In choppy or declining markets, cup and handle patterns have a higher failure rate. Even well-formed patterns can fail if the broader market reverses or sector rotation moves capital away from your stock's industry. Always check the overall market context before taking these trades.
The pattern works across different timeframes but is most reliable on daily and weekly charts. Intraday cup and handle patterns can be traded but require adjusted expectations. A pattern on a 60-minute chart might only play out over a few days rather than weeks or months.
Weekly chart patterns signal major moves and are suitable for position traders with longer time horizons. These patterns take months to develop and can lead to gains of 50%, 100%, or more when they occur in leading stocks during bull markets.
Variations and Special Situations
The cup with no handle occasionally appears when buying pressure is so strong that no consolidation occurs before the breakout. After completing the cup, price immediately breaks to new highs without forming a handle. While less common, these patterns can be valid if all other criteria are met and volume confirms the breakout.
The high, tight flag is a related pattern that sometimes follows a cup and handle breakout. After breaking out and advancing, the stock consolidates in a tight range for a brief period before breaking out again. This represents extreme strength and can lead to rapid additional gains.
Multiple handles can form before a successful breakout occurs. If the first handle fails, price may pull back slightly and form a second handle at a similar level before finally breaking out. As long as the second handle remains in the upper portion of the cup and volume contracts appropriately, the pattern can still be valid.
Failed patterns provide important information. If a cup and handle breaks out but quickly reverses back into the handle on heavy volume, it signals that buyers were overwhelmed by selling pressure. This often precedes a deeper correction and suggests avoiding similar setups in that stock or sector temporarily.
Common Mistakes and How to Avoid Them
Forcing the pattern is a frequent error. Not every U-shaped consolidation is a cup and handle, and trying to trade marginal patterns leads to losses. If the cup is too deep, the handle is too large, or volume doesn't confirm, skip the trade and wait for a cleaner setup.
Entering before the breakout is another common mistake. Buying in the handle before it breaks out exposes you to the risk of a failed pattern. The handle could break down instead of up, or could churn sideways for an extended period. Wait for the breakout confirmation.
Ignoring volume is perhaps the most critical error.

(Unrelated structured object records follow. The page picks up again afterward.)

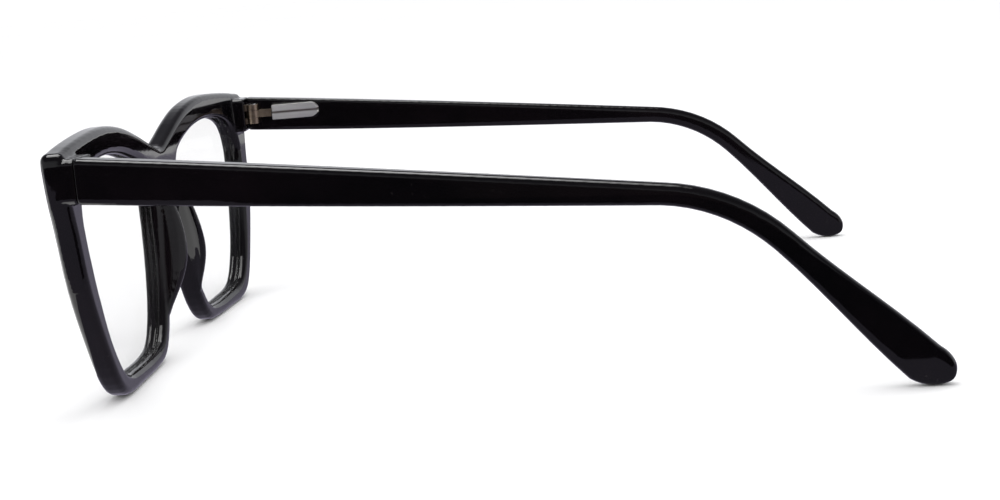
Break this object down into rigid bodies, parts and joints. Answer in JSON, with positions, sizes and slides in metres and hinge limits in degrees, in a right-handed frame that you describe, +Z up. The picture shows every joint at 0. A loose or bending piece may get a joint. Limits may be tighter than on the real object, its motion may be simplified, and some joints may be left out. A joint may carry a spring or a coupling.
{
  "type": "eyeglasses frame",
  "caption": "Full-rim glossy black acetate eyeglasses frame, wide square rims with moulded nose pads, clear lenses and long temples that fold and pull back on sprung hinges.",
  "frame": {"origin": "on the surface the open frame stands on, midway between the two temples and at the middle of the depth", "axes": "+X from the wearer's right to left, +Y back from the front towards the ears, +Z up"},
  "size_m": [0.153, 0.1458, 0.0473],
  "materials": {
    "black_acetate": "polished glossy black cellulose acetate",
    "demo_lens": "clear polished lens",
    "hinge_steel": "satin stainless steel",
    "hinge_bronze": "dull bronze-toned nickel silver",
    "spring_steel": "bright spring wire"
  },
  "bodies": {
    "front": {"front": "black_acetate", "nose_pad_left": "black_acetate", "nose_pad_right": "black_acetate", "lens_left": "demo_lens", "lens_right": "demo_lens", "hinge_leaf_left": "hinge_bronze", "hinge_leaf_right": "hinge_bronze", "hinge_screw_left": "hinge_steel", "hinge_screw_right": "hinge_steel"},
    "slider_left": {"slider_left": "hinge_bronze", "retainer_left": "hinge_steel"},
    "temple_left": {"temple_left": "black_acetate", "core_wire_left": "hinge_steel", "housing_left": "hinge_steel", "housing_plug_left": "hinge_steel", "spring_left": "spring_steel"},
    "slider_right": {"slider_right": "hinge_bronze", "retainer_right": "hinge_steel"},
    "temple_right": {"temple_right": "black_acetate", "core_wire_right": "hinge_steel", "housing_right": "hinge_steel", "housing_plug_right": "hinge_steel", "spring_right": "spring_steel"}
  },
  "joints": [
    {"name": "fold_left", "type": "hinge", "parent": "front", "child": "slider_left", "pos_m": [0.06098, -0.06311, 0.0407], "axis": [0, 0, 1], "range_deg": [0, 94]},
    {"name": "extend_left", "type": "slide", "parent": "slider_left", "child": "temple_left", "axis": [0.0698, 0.9976, 0], "range_m": [0, 0.00125], "stiffness_N_per_m": 3000, "deforming": ["spring_left"]},
    {"name": "fold_right", "type": "hinge", "parent": "front", "child": "slider_right", "pos_m": [-0.06098, -0.06311, 0.0407], "axis": [0, 0, -1], "range_deg": [0, 84]},
    {"name": "extend_right", "type": "slide", "parent": "slider_right", "child": "temple_right", "axis": [-0.0698, 0.9976, 0], "range_m": [0, 0.00125], "stiffness_N_per_m": 3000, "deforming": ["spring_right"]}
  ]
}
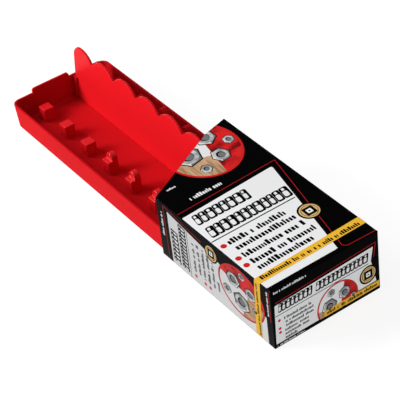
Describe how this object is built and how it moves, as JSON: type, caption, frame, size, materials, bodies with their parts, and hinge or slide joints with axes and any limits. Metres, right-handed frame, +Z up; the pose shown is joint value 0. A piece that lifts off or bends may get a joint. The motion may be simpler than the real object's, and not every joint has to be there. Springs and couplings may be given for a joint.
{
  "type": "socket organizer tray in carton",
  "caption": "Long shallow moulded tray with square socket posts and a scalloped upright label rack, sliding in a folded carton with a slanted open end.",
  "frame": {"origin": "middle of the whole length and width, on the surface the object lies on", "axes": "+X along the tray towards the carton's closed end, +Y from the wide bay to the narrow bay, +Z up"},
  "size_m": [0.2418, 0.0644, 0.0366],
  "materials": {
    "red_plastic": "satin moulded",
    "printed_board": "varnished print",
    "plain_board": "uncoated",
    "liner_paper": "smooth",
    "label_paper": "gloss"
  },
  "bodies": {
    "carton": {"carton_top_panel": "printed_board", "carton_bottom_panel": "printed_board", "carton_near_side_panel": "printed_board", "carton_far_side_panel": "printed_board", "carton_glue_flap": "plain_board", "carton_outer_end_flap": "printed_board", "carton_inner_end_flap": "plain_board", "carton_near_dust_flap": "plain_board", "carton_far_dust_flap": "plain_board"},
    "tray": {"drawer_tray": "red_plastic", "label_rack": "red_plastic", "near_socket_posts": "red_plastic", "far_socket_posts": "red_plastic"},
    "inch_sheet": {"inch_label_liner": "liner_paper", "inch_size_labels": "label_paper"},
    "metric_sheet": {"metric_label_liner": "liner_paper", "metric_size_labels": "label_paper"}
  },
  "joints": [
    {"name": "tray_slide", "type": "slide", "parent": "carton", "child": "tray", "axis": [1, 0, 0], "range_m": [-0.115, 0]},
    {"name": "inch_sheet_slide", "type": "slide", "parent": "tray", "child": "inch_sheet", "axis": [1, 0, 0], "range_m": [-0.13, 0]},
    {"name": "metric_sheet_slide", "type": "slide", "parent": "tray", "child": "metric_sheet", "axis": [1, 0, 0], "range_m": [-0.13, 0]}
  ]
}
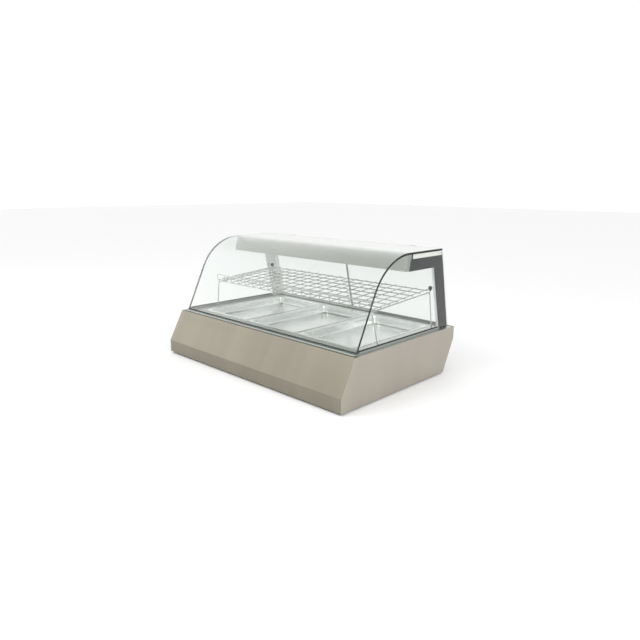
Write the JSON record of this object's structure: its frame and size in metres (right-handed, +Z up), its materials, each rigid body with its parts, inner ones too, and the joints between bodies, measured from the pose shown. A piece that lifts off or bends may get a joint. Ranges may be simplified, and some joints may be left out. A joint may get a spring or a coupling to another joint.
{
  "type": "hot food display case",
  "caption": "Countertop heated display case with a lift-up curved front glass, flat side panes, sliding rear doors, wire shelf and pans in a heated well.",
  "frame": {"origin": "centre of the bounding box's footprint, on the surface the feet stand on", "axes": "+Z up, +X along the width to the right seen from the customer's side, +Y from the curved glass towards the service side with the doors"},
  "size_m": [1.18, 0.8, 0.579],
  "materials": {
    "champagne_steel": "fine vertical grain, satin",
    "stainless": "brushed",
    "pan_steel": "bright satin",
    "aluminium": "satin anodised",
    "anthracite": "matt powder coat",
    "cream_enamel": "semi gloss",
    "grey_fascia": "satin",
    "glass": "clear toughened",
    "rubber": "matt",
    "black_plastic": "fine texture",
    "white_plastic": "smooth",
    "lamp_glass": "frosted",
    "heater_sheath": "heat-dulled",
    "mineral_wool": "matt fibre",
    "wire_chrome": "bright plated"
  },
  "bodies": {
    "cabinet": {"base_floor": "stainless", "cable_gland": "black_plastic", "deck": "stainless", "door_bottom_track": "aluminium", "fascia": "grey_fascia", "foot_front_left": "rubber", "foot_front_right": "rubber", "foot_rear_left": "rubber", "foot_rear_right": "rubber", "front_glass_seal": "rubber", "front_ledge": "aluminium", "front_panel": "champagne_steel", "front_sill": "aluminium", "heating_element_left": "heater_sheath", "heating_element_right": "heater_sheath", "hinge_leaf_left": "stainless", "hinge_leaf_right": "stainless", "hinge_pin_left": "stainless", "hinge_pin_right": "stainless", "lamp_housing": "cream_enamel", "lamp_reflector": "pan_steel", "lamp_socket_left": "white_plastic", "lamp_socket_right": "white_plastic", "lamp_tube": "lamp_glass", "left_end_frame": "stainless", "left_end_panel": "champagne_steel", "left_glass_seal": "rubber", "left_post_cover": "anthracite", "left_side_glass": "glass", "left_sill": "aluminium", "rear_panel": "champagne_steel", "rear_top_rail": "aluminium", "right_end_frame": "stainless", "right_end_panel": "champagne_steel", "right_glass_seal": "rubber", "right_post_cover": "anthracite", "right_side_glass": "glass", "right_sill": "aluminium", "temperature_display": "black_plastic", "thermostat_body": "white_plastic", "well_insulation": "mineral_wool", "well_tub": "stainless"},
    "front_glass": {"curved_glass": "glass", "glass_clamp_left": "stainless", "glass_clamp_right": "stainless"},
    "left_door": {"left_door_glass": "glass", "left_door_edge": "aluminium"},
    "right_door": {"right_door_glass": "glass", "right_door_edge": "aluminium"},
    "thermostat_knob": {"thermostat_knob": "black_plastic"},
    "heat_switch": {"heat_switch": "black_plastic"},
    "light_switch": {"light_switch": "black_plastic"},
    "pan_left": {"pan_left": "pan_steel"},
    "pan_centre": {"pan_centre": "pan_steel"},
    "pan_right": {"pan_right": "pan_steel"},
    "shelf": {"shelf_grid": "wire_chrome", "shelf_legs_left": "wire_chrome", "shelf_legs_right": "wire_chrome", "shelf_bumper_left": "rubber", "shelf_bumper_right": "rubber"}
  },
  "joints": [
    {"name": "front_glass_lift", "type": "hinge", "parent": "cabinet", "child": "front_glass", "pos_m": [0, 0.293, 0.574], "axis": [-1, 0, 0], "range_deg": [0, 45]},
    {"name": "left_door_slide", "type": "slide", "parent": "cabinet", "child": "left_door", "axis": [1, 0, 0], "range_m": [0, 0.5]},
    {"name": "right_door_slide", "type": "slide", "parent": "cabinet", "child": "right_door", "axis": [-1, 0, 0], "range_m": [0, 0.5]},
    {"name": "thermostat_turn", "type": "hinge", "parent": "cabinet", "child": "thermostat_knob", "pos_m": [-0.42, 0.38, 0.185], "axis": [0, 1, 0], "range_deg": [0, 270]},
    {"name": "heat_switch_rock", "type": "hinge", "parent": "cabinet", "child": "heat_switch", "pos_m": [-0.252, 0.376, 0.185], "axis": [1, 0, 0], "range_deg": [0, 12]},
    {"name": "light_switch_rock", "type": "hinge", "parent": "cabinet", "child": "light_switch", "pos_m": [-0.214, 0.376, 0.185], "axis": [1, 0, 0], "range_deg": [0, 12]},
    {"name": "pan_left_lift", "type": "slide", "parent": "cabinet", "child": "pan_left", "axis": [0, 0, 1], "range_m": [0, 0.08]},
    {"name": "pan_centre_lift", "type": "slide", "parent": "cabinet", "child": "pan_centre", "axis": [0, 0, 1], "range_m": [0, 0.08]},
    {"name": "pan_right_lift", "type": "slide", "parent": "cabinet", "child": "pan_right", "axis": [0, 0, 1], "range_m": [0, 0.08]},
    {"name": "shelf_lift", "type": "slide", "parent": "cabinet", "child": "shelf", "axis": [0, 0, 1], "range_m": [0, 0.08]}
  ]
}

A breakout without strong volume is not a breakout, it's a false move waiting to fail. Volume must confirm the breakout with a significant spike, ideally 40-50% or more above average. Without this confirmation, the odds of success drop dramatically.
Chasing extended breakouts reduces your risk-reward ratio. If a stock breaks out and immediately runs 10-20% without pulling back, buying at that point offers poor risk-reward. Either wait for a pullback to the breakout level or move on to the next setup. The best risk-reward comes from entering at or very near the breakout point.
Combining Cup and Handle with Other Analysis
The cup and handle pattern becomes more powerful when combined with other technical and fundamental factors. Strong relative strength compared to the overall market increases the probability of success. Stocks that are outperforming during the cup formation are more likely to break out powerfully.
Fundamental catalysts strengthen the setup. Earnings growth acceleration, new product launches, or improving industry conditions provide fundamental fuel for the technical breakout. William O'Neil emphasized buying stocks with strong earnings and sales growth, not just attractive chart patterns.
Support and resistance levels add context. If the cup forms at a major support level and the breakout occurs at a round number or prior significant high, the breakout carries extra significance. Multiple technical factors aligning increases conviction.